**Aim of the exercise**
From the entries that follow, reproduce exactly and only the lines from the line with "return geometry.translate(-(min.x +" to the line with "cad_parts[node].hide_render = cad_parts[node].hide_viewport", endpoints included.

/---

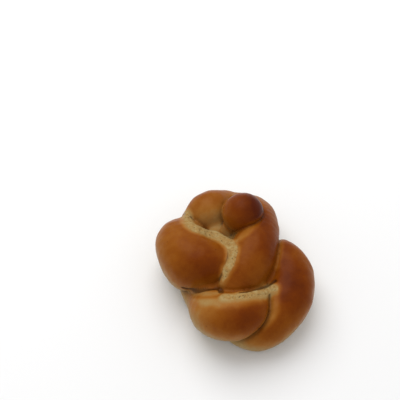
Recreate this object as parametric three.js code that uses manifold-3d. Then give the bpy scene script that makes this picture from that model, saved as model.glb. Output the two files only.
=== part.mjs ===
// A challah roll: one rope of egg dough, knotted through itself and baked into a single piece.
// Millimetres, +Z up. The origin is the middle of the flat underside, and +Y runs along the roll
// to the end where the rope's tip pokes up as a knob.
import * as THREE from "three";
import { mergeVertices } from "three/addons/utils/BufferGeometryUtils.js";
import Module from "manifold-3d";

// The rope's route, stretch by stretch, as [x, y, height, radius] of the dough at each point.
// A lobe is a stretch that lies on top of the knot; a dive takes the rope under the next lobe.
const KNOB = [
  [16.5, 25, 41, 12.8],
  [18, 28.5, 34, 12.5],
  [15, 29.5, 25, 12],
  [6, 29.5, 14, 12.5],
];
const BIG_LEFT_LOBE = [
  [-5.5, 34.5, 12, 13],
  [-17.5, 34, 17, 15],
  [-26.5, 27.5, 25, 17],
  [-26.5, 11.5, 29, 18.2],
  [-18.5, 5.5, 28.5, 16.5],
  [-5, 2, 21, 15],
];
const LOW_RIGHT_LOBE = [
  [9.5, -1.5, 14, 13.5],
  [26, -5.5, 17, 15.5],
  [29, -17.5, 19, 16.2],
  [21, -32.5, 19, 16.2],
  [8, -40.5, 17, 15.3],
  [-5, -42, 14, 14],
];
const RISING_RIGHT_LOBE = [
  [-12.5, -33.5, 12, 13],
  [-12.5, -21.5, 16, 13.5],
  [-6, -15, 25, 14.5],
  [7, -6, 31, 15.5],
  [19, 9, 29, 15],
  [28, 27.5, 21, 13.5],
];
const TOP_LOBE = [
  [27, 38.5, 15, 13],
  [19, 42.5, 16, 13],
  [10, 43, 22, 13.5],
  [1, 42.5, 26.5, 14],
  [-6, 41, 21.5, 13],
  [-16.5, 35, 13, 13],
];
const LOW_LEFT_LOBE = [
  [-24, 15.5, 12, 13],
  [-25.5, -7, 16, 13.5],
  [-27, -23.5, 22, 14.5],
  [-19.5, -34, 27.5, 14.7],
  [-8.5, -35, 25.5, 14],
  [3.5, -28, 16, 12.5],
  [10, -21, 10, 11],
];
const STRETCHES = [
  KNOB,
  BIG_LEFT_LOBE,
  LOW_RIGHT_LOBE,
  RISING_RIGHT_LOBE,
  TOP_LOBE,
  LOW_LEFT_LOBE,
];
const ROUTE = STRETCHES.flat();

const ROPE_STEP = 4; // length of each straight step along the rope
const SAG = 0.7; // dough settles: a depth below the rope's middle counts for this share
const CREASE = 2.5; // how far two touching strands melt into each other
// Balls of dough where strands have risen together: inside the knot, then under three lobes' feet.
const FILLINGS = [
  { centre: [-1, 0, 13], half: [33, 46, 17] },
  { centre: [2, 28, 14], half: [17, 15, 15] },
  { centre: [26, 20, 4], half: [13, 17, 10] },
  { centre: [2, 42, 4], half: [20, 10, 9] },
  { centre: [-25, -30, 4], half: [13, 14, 9] },
];

const SKIN_CENTRE = new THREE.Vector3(0, 0, 10); // the skin is spread outwards from here
const SKIN_START = 90; // outside every part of the roll, seen from SKIN_CENTRE
const SKIN_DETAIL = 19; // each edge of the starting icosahedron is cut into this many plus one
const SKIN_ERROR = 0.02;
const TRACE_STEPS = 200;
const TRACE_SHARE = 0.8; // share of the measured distance that one step may take
const RELAX_ROUNDS = 16; // how often the skin's corners are spread evenly
const RELAX_SHARE = 0.5; // how far a corner moves to the middle of its neighbours
const SETTLE_MOST = 1; // the furthest that a corner is moved back on to the dough at once
const SLOPE_STEP = 0.05;

const BAKED = { color: "#9a5a22", roughness: 0.45, metalness: 0 };

// The rope as short straight steps, each between two round sections, with its stretch's number.
function ropeSteps() {
  const centreline = new THREE.CatmullRomCurve3(
    ROUTE.map(([x, y, z]) => new THREE.Vector3(x, y, z)),
    false,
    "centripetal",
  );
  const count = Math.round(centreline.getLength() / ROPE_STEP);
  const sections = Array.from({ length: count + 1 }, (_, i) => {
    const t = centreline.getUtoTmapping(i / count);
    return { at: centreline.getPoint(t), radius: radiusAlong(t), stretch: stretchAt(t) };
  });
  return sections.slice(1).map((to, i) => [sections[i], to]);
}

function radiusAlong(t) {
  const place = t * (ROUTE.length - 1);
  const before = Math.min(Math.floor(place), ROUTE.length - 2);
  return THREE.MathUtils.lerp(ROUTE[before][3], ROUTE[before + 1][3], place - before);
}

function stretchAt(t) {
  const nearest = ROUTE[Math.round(t * (ROUTE.length - 1))];
  return STRETCHES.findIndex((stretch) => stretch.includes(nearest));
}

// Distance from a point to one step of the rope, less the rope's radius there.
function distanceToStep(point, [from, to]) {
  const along = to.at.clone().sub(from.at);
  const offset = point.clone().sub(from.at);
  const share = THREE.MathUtils.clamp(offset.dot(along) / along.lengthSq(), 0, 1);
  offset.addScaledVector(along, -share);
  if (offset.z < 0) offset.z *= SAG;
  return offset.length() - THREE.MathUtils.lerp(from.radius, to.radius, share);
}

function distanceToFilling(point, { centre, half }) {
  const share = Math.hypot(...half.map((h, i) => (point.getComponent(i) - centre[i]) / h));
  return (share - 1) * Math.min(...half);
}

// The smaller of two distances, eased where they are close to each other.
function melt(a, b) {
  const share = Math.max(CREASE - Math.abs(a - b), 0) / CREASE;
  return Math.min(a, b) - (share * share * CREASE) / 4;
}

function distanceToDough(point, steps) {
  const distances = STRETCHES.map(() => Infinity);
  for (const step of steps) {
    const { stretch } = step[0];
    distances[stretch] = Math.min(distances[stretch], distanceToStep(point, step));
  }
  FILLINGS.forEach((filling) => distances.push(distanceToFilling(point, filling)));
  return distances.reduce(melt);
}

// The outermost point of the dough in one direction from the skin's centre.
function skinPoint(direction, steps) {
  const point = SKIN_CENTRE.clone().addScaledVector(direction, SKIN_START);
  for (let i = 0; i < TRACE_STEPS; i++) {
    const distance = distanceToDough(point, steps);
    if (distance < SKIN_ERROR) break;
    point.addScaledVector(direction, -distance * TRACE_SHARE);
  }
  return point;
}

// Moves a point near the skin straight on to it.
function settle(point, steps) {
  const distance = distanceToDough(point, steps);
  const slope = new THREE.Vector3();
  for (let i = 0; i < 3; i++) {
    const beside = point.clone().setComponent(i, point.getComponent(i) + SLOPE_STEP);
    slope.setComponent(i, (distanceToDough(beside, steps) - distance) / SLOPE_STEP);
  }
  const move = THREE.MathUtils.clamp(distance, -SETTLE_MOST, SETTLE_MOST);
  return point.addScaledVector(slope, -move / slope.lengthSq());
}

// For each corner of a geometry, the corners that it shares an edge with.
function neighbours(geometry) {
  const around = Array.from({ length: geometry.getAttribute("position").count }, () => new Set());
  const index = geometry.index.array;
  for (let i = 0; i < index.length; i += 3) {
    const triangle = index.slice(i, i + 3);
    triangle.forEach((corner) => triangle.forEach((other) => around[corner].add(other)));
  }
  return around.map((set, corner) => [...set].filter((other) => other !== corner));
}

// Each point moved part of the way to the middle of its neighbours.
function relaxed(points, around) {
  return points.map((point, i) => {
    const middle = new THREE.Vector3();
    for (const other of around[i]) middle.add(points[other]);
    return point.clone().lerp(middle.divideScalar(around[i].length), RELAX_SHARE);
  });
}

// An even ball of triangles, each corner drawn in until it lies on the dough.
function doughGeometry() {
  const steps = ropeSteps();
  const geometry = onlyPositions(new THREE.IcosahedronGeometry(1, SKIN_DETAIL));
  const corners = geometry.getAttribute("position");
  const directions = Array.from({ length: corners.count }, (_, i) =>
    new THREE.Vector3().fromBufferAttribute(corners, i).normalize(),
  );
  let points = directions.map((direction) => skinPoint(direction, steps));
  const around = neighbours(geometry);
  for (let round = 0; round < RELAX_ROUNDS; round++)
    points = relaxed(points.map((point) => settle(point, steps)), around);
  points.forEach((point, i) => corners.setXYZ(i, ...point.toArray()));
  return geometry;
}

// A block that fills everything below the tray's surface.
function trayGeometry() {
  const size = 4 * SKIN_START;
  const geometry = new THREE.BoxGeometry(size, size, size);
  return onlyPositions(geometry.translate(0, 0, -size / 2));
}

function onlyPositions(geometry) {
  geometry.deleteAttribute("normal");
  geometry.deleteAttribute("uv");
  return mergeVertices(geometry);
}

const wasm = await Module();
wasm.setup();

function toSolid(geometry) {
  const vertProperties = new Float32Array(geometry.getAttribute("position").array);
  const triVerts = new Uint32Array(geometry.index.array);
  return new wasm.Manifold(new wasm.Mesh({ numProp: 3, vertProperties, triVerts }));
}

function toGeometry(solid) {
  const mesh = solid.getMesh();
  const geometry = new THREE.BufferGeometry();
  geometry.setAttribute("position", new THREE.BufferAttribute(mesh.vertProperties, 3));
  geometry.setIndex(new THREE.BufferAttribute(mesh.triVerts, 1));
  geometry.computeVertexNormals();
  return geometry;
}

// Moves the geometry so that the middle of its underside is the origin.
function standOnOrigin(geometry) {
  geometry.computeBoundingBox();
  const { min, max } = geometry.boundingBox;
  return geometry.translate(-(min.x + max.x) / 2, -(min.y + max.y) / 2, -min.z);
}

function challahRoll() {
  const baked = toSolid(doughGeometry()).subtract(toSolid(trayGeometry()));
  const mesh = new THREE.Mesh(
    standOnOrigin(toGeometry(baked)),
    new THREE.MeshStandardMaterial(BAKED),
  );
  mesh.name = "challah_roll";
  return mesh;
}

const group = new THREE.Group();
group.add(challahRoll());

export default group;
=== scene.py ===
import math

import bmesh
import bpy
import numpy as np
from mathutils import Matrix, Vector, noise


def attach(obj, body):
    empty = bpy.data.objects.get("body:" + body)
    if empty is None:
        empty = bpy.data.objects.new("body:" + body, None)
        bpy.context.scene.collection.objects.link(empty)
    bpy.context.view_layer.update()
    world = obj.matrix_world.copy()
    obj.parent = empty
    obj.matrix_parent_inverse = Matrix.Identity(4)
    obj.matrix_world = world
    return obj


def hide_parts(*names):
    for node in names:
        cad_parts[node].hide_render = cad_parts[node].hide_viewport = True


bl_info = {
    "name": "Challah Roll",
    "version": (1, 0, 0),
    "blender": (4, 5, 0),
    "location": "3D View > Sidebar > Challah Roll",
    "description": "Bakes a plaited egg-bread roll round its plain solid",
    "category": "Add Mesh",
}

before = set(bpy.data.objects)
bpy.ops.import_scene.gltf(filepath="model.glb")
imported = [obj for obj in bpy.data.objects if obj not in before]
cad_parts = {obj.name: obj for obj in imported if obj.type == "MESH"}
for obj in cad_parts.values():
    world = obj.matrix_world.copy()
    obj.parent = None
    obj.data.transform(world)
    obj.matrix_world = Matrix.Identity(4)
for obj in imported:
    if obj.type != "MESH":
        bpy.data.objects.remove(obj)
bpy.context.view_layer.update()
ROLL_NODE = "challah_roll"
MM = 0.001

# The rope's route through the knot, stretch by stretch: x, y, height and radius in millimetres.
KNOB = [
    (16.2, 24.3, 40.5, 13.2),
    (18, 28.5, 34, 12.5),
    (15, 29.5, 25, 12),
    (6, 29.5, 14, 12.5),
]
BIG_LEFT_LOBE = [
    (-5.5, 34.5, 12, 13),
    (-17.5, 34, 17, 15),
    (-26.5, 27.5, 25, 17),
    (-26.5, 11.5, 29, 18.2),
    (-18.5, 5.5, 28.5, 16.5),
    (-5, 2, 21, 15),
]
LOW_RIGHT_LOBE = [
    (9.5, -1.5, 14, 13.5),
    (26, -5.5, 17, 15.5),
    (29, -17.5, 19, 16.2),
    (21, -32.5, 19, 16.2),
    (8, -40.5, 17, 15.3),
    (-5, -42, 14, 14),
]
RISING_RIGHT_LOBE = [
    (-12.5, -33.5, 12, 13),
    (-12.5, -21.5, 16, 13.5),
    (-6, -15, 25, 14.5),
    (7, -6, 31, 15.5),
    (19, 9, 29, 15),
    (28, 27.5, 21, 13.5),
]
TOP_LOBE = [
    (27, 38.5, 15, 13),
    (19, 42.5, 16, 13),
    (10, 43, 22, 13.5),
    (1, 42.5, 26.5, 14),
    (-6, 41, 21.5, 13),
    (-16.5, 35, 13, 13),
]
LOW_LEFT_LOBE = [
    (-24, 15.5, 12, 13),
    (-25.5, -8, 12, 13),
    (-27, -24.5, 22, 14.5),
    (-19.5, -34, 27.5, 14.7),
    (-8.5, -35, 25.5, 14),
    (3.5, -28, 16, 12.5),
    (10, -21, 10, 11),
]
ROUTE = [
    *KNOB,
    *BIG_LEFT_LOBE,
    *LOW_RIGHT_LOBE,
    *RISING_RIGHT_LOBE,
    *TOP_LOBE,
    *LOW_LEFT_LOBE,
]
# Crumb inside the knot and under three lobes' feet, as balls: centre and half sizes.
FILLINGS = [
    ((-1, 0, 13), (33, 46, 17)),
    ((2, 28, 14), (17, 15, 17.5)),
    ((-7, 19, 24), (9, 9, 11.5)),
    ((26, 20, 4), (13, 17, 10)),
    ((2, 42, 4), (20, 10, 9)),
    ((-21, -25, 4), (13, 12, 9)),
]
# Torn dough between lobes that rose apart: x, y, height and half width along the tear.
TEARS = [
    [
        (-14, 45, 31, 1.5),
        (-17.5, 39, 35, 2.2),
        (-19.5, 30, 40.5, 3),
        (-17.5, 25, 41, 3.4),
        (-13, 22.5, 38, 3.3),
        (-8.5, 20, 36, 3),
        (-5, 15.5, 37, 3),
        (-3, 9.5, 39.5, 3.3),
        (-2, 5, 41, 3.4),
        (-3, -1, 42, 3.2),
        (-5.5, -4.5, 42, 3.2),
        (-8, -7.5, 41, 2.9),
        (-11.5, -9.5, 39.5, 2.5),
        (-14, -12, 37.5, 1.9),
        (-16, -14, 35.5, 1.2),
    ],
    [
        (-21.5, -26.5, 41, 1.6),
        (-17.5, -29, 41.5, 2.2),
        (-11.5, -30.5, 41, 2.6),
        (-4.5, -31, 38, 2.9),
        (2.5, -30.5, 34.5, 3),
        (8.5, -29, 32, 3.2),
        (11.5, -30.5, 33.5, 2.4),
    ],
]
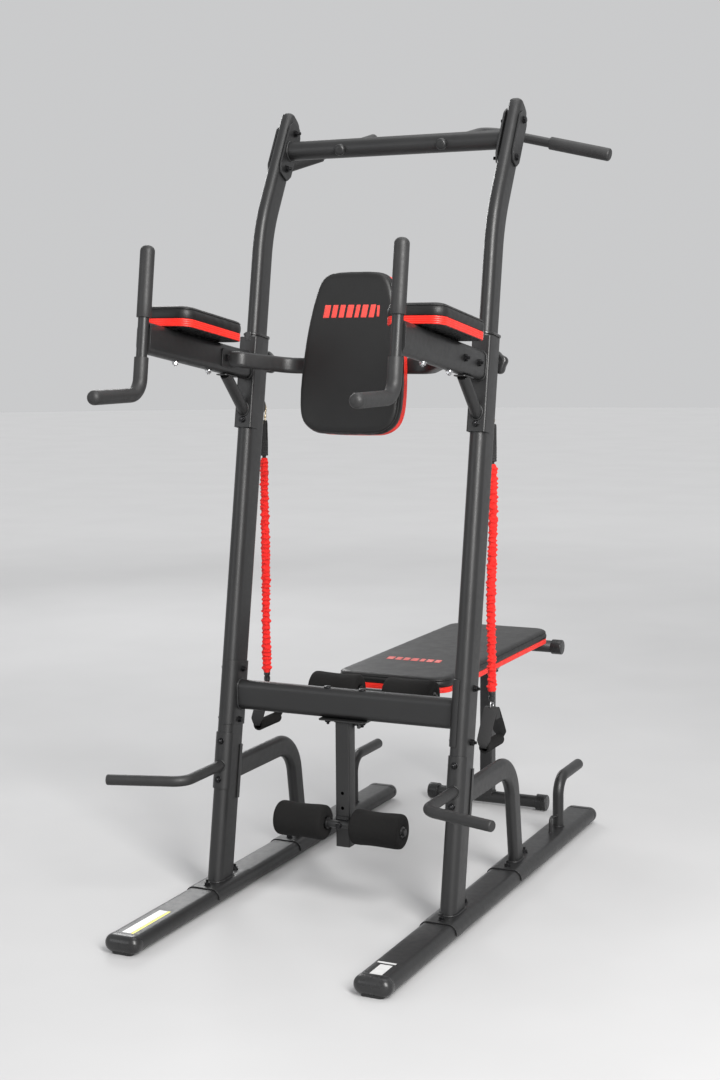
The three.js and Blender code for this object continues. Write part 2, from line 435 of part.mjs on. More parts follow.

\---

**Problem solution**
  return geometry.translate(-(min.x + max.x) / 2, -(min.y + max.y) / 2, -min.z);
}

function challahRoll() {
  const baked = toSolid(doughGeometry()).subtract(toSolid(trayGeometry()));
  const mesh = new THREE.Mesh(
    standOnOrigin(toGeometry(baked)),
    new THREE.MeshStandardMaterial(BAKED),
  );
  mesh.name = "challah_roll";
  return mesh;
}

const group = new THREE.Group();
group.add(challahRoll());

export default group;
=== scene.py ===
import math

import bmesh
import bpy
import numpy as np
from mathutils import Matrix, Vector, noise


def attach(obj, body):
    empty = bpy.data.objects.get("body:" + body)
    if empty is None:
        empty = bpy.data.objects.new("body:" + body, None)
        bpy.context.scene.collection.objects.link(empty)
    bpy.context.view_layer.update()
    world = obj.matrix_world.copy()
    obj.parent = empty
    obj.matrix_parent_inverse = Matrix.Identity(4)
    obj.matrix_world = world
    return obj


def hide_parts(*names):
    for node in names:
        cad_parts[node].hide_render = cad_parts[node].hide_viewport = True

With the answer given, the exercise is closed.